I didn't want to admit it, but you've left me no choice. Cadiz is better at knitting booties than I am.

There, I've said it. Are you happy?

As to the other stuff... I wish I had an answer, but I don't.

Sphincter said...

That pool dickhead makes me so angry. Would he have done that if he seriously thought he would get his ass beaten? I don't think so. I don't think we need more hate crime laws. I think we need prompt and immediate ass beatings. Maybe by Ninjas.

(Oops. That sounds kind of hateful, doesn't it?
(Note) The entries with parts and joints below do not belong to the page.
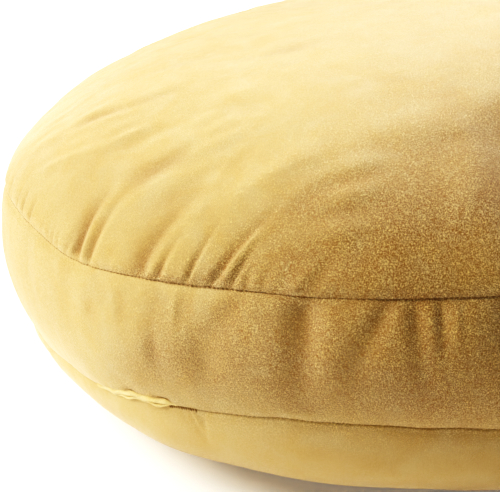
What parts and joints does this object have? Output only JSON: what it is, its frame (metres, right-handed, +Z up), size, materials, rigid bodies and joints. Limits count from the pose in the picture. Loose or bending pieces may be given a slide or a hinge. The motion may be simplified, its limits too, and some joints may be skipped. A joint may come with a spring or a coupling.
{
  "type": "round boxed floor pillow",
  "caption": "Round boxed floor pillow in mustard faux suede, with a crowned top, a side band between two seams and a hand-closed edge on the lower seam.",
  "frame": {"origin": "on the floor, under the middle of the pillow's outline", "axes": "+Z up through the pillow's thickness, -Y towards the side that the picture is taken from, +X to its right"},
  "size_m": [0.6102, 0.6078, 0.214],
  "materials": {
    "suede": "brushed mustard faux suede with a short, granular nap",
    "folded_edge": "the same faux suede, folded over and a little paler"
  },
  "bodies": {
    "root": {"cushion": "suede", "closure_edge": "folded_edge"}
  },
  "joints": []
}
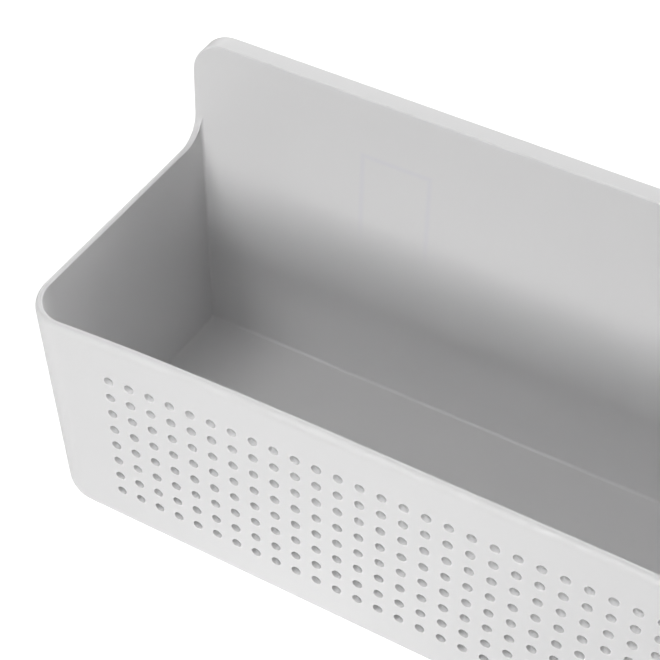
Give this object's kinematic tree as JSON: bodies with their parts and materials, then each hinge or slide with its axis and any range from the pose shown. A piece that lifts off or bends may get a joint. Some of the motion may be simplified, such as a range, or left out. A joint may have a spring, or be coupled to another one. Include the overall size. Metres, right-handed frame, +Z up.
{
  "type": "adhesive wall storage bin",
  "caption": "Long shallow wall bin with a perforated front, rounded corners and a tall back plate, hung on clips with adhesive pads and lifted off upwards.",
  "frame": {"origin": "on the wall plane, at mid-length, level with the bin's underside", "axes": "+X along the length, to the right seen from the front; +Y towards the wall; +Z up"},
  "size_m": [0.3014, 0.1068, 0.1207],
  "materials": {
    "bin_plastic": "satin, fine even grain, light cool grey",
    "clip_plastic": "smooth moulded, off-white",
    "adhesive_pad": "clear film over a soft adhesive"
  },
  "bodies": {
    "wall_hangers": {"adhesive_pad_left": "adhesive_pad", "adhesive_pad_right": "adhesive_pad", "hanger_clip_left": "clip_plastic", "hanger_clip_right": "clip_plastic"},
    "bin": {"storage_bin": "bin_plastic"}
  },
  "joints": [
    {"name": "bin_lift", "type": "slide", "parent": "wall_hangers", "child": "bin", "axis": [0, 0, 1], "range_m": [0, 0.036]}
  ]
}
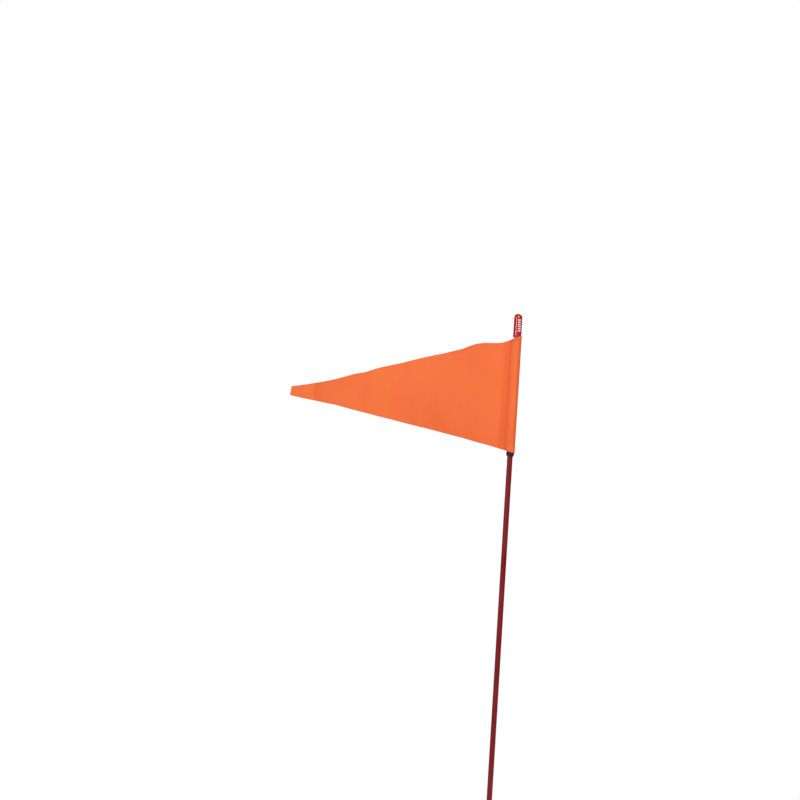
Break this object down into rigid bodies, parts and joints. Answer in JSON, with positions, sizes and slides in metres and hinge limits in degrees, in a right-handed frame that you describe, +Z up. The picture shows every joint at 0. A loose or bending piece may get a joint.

I just can't tolerate intolerance!)

jinius said...

ugh as much as race relations have progressed it's truly sobering to know that there will always be ignorant people out there. at least we can band together and swap stories lol.

love the pink booties!

highcontrast said...

you know, this may very well be one of my favorite-est posts of yours - if only for the fact that you've gotten everyone to type 'BOOTIES'. a lot.

and i agree, i've seen some pretty fooooine booties in my day, but these are some of the cutest booties i've seen in a long while.

velocibadgergirl said...

The pool story makes me so very sad.

The baby shoes, they brighten my day.

cc said...

I don't know which I love more this reflective, well-written post (albeit sad)or those gorgeous booties. I think it's a tie.

Librarian Girl said...

FUCK that pool guy. Asshole.

That shit drives me insane. I've had that happen to me when I'm with my parents, who are these sweet little old people. Who the hell harrasses sweet little old people? Fuckers like pool guy. AUUUUGH.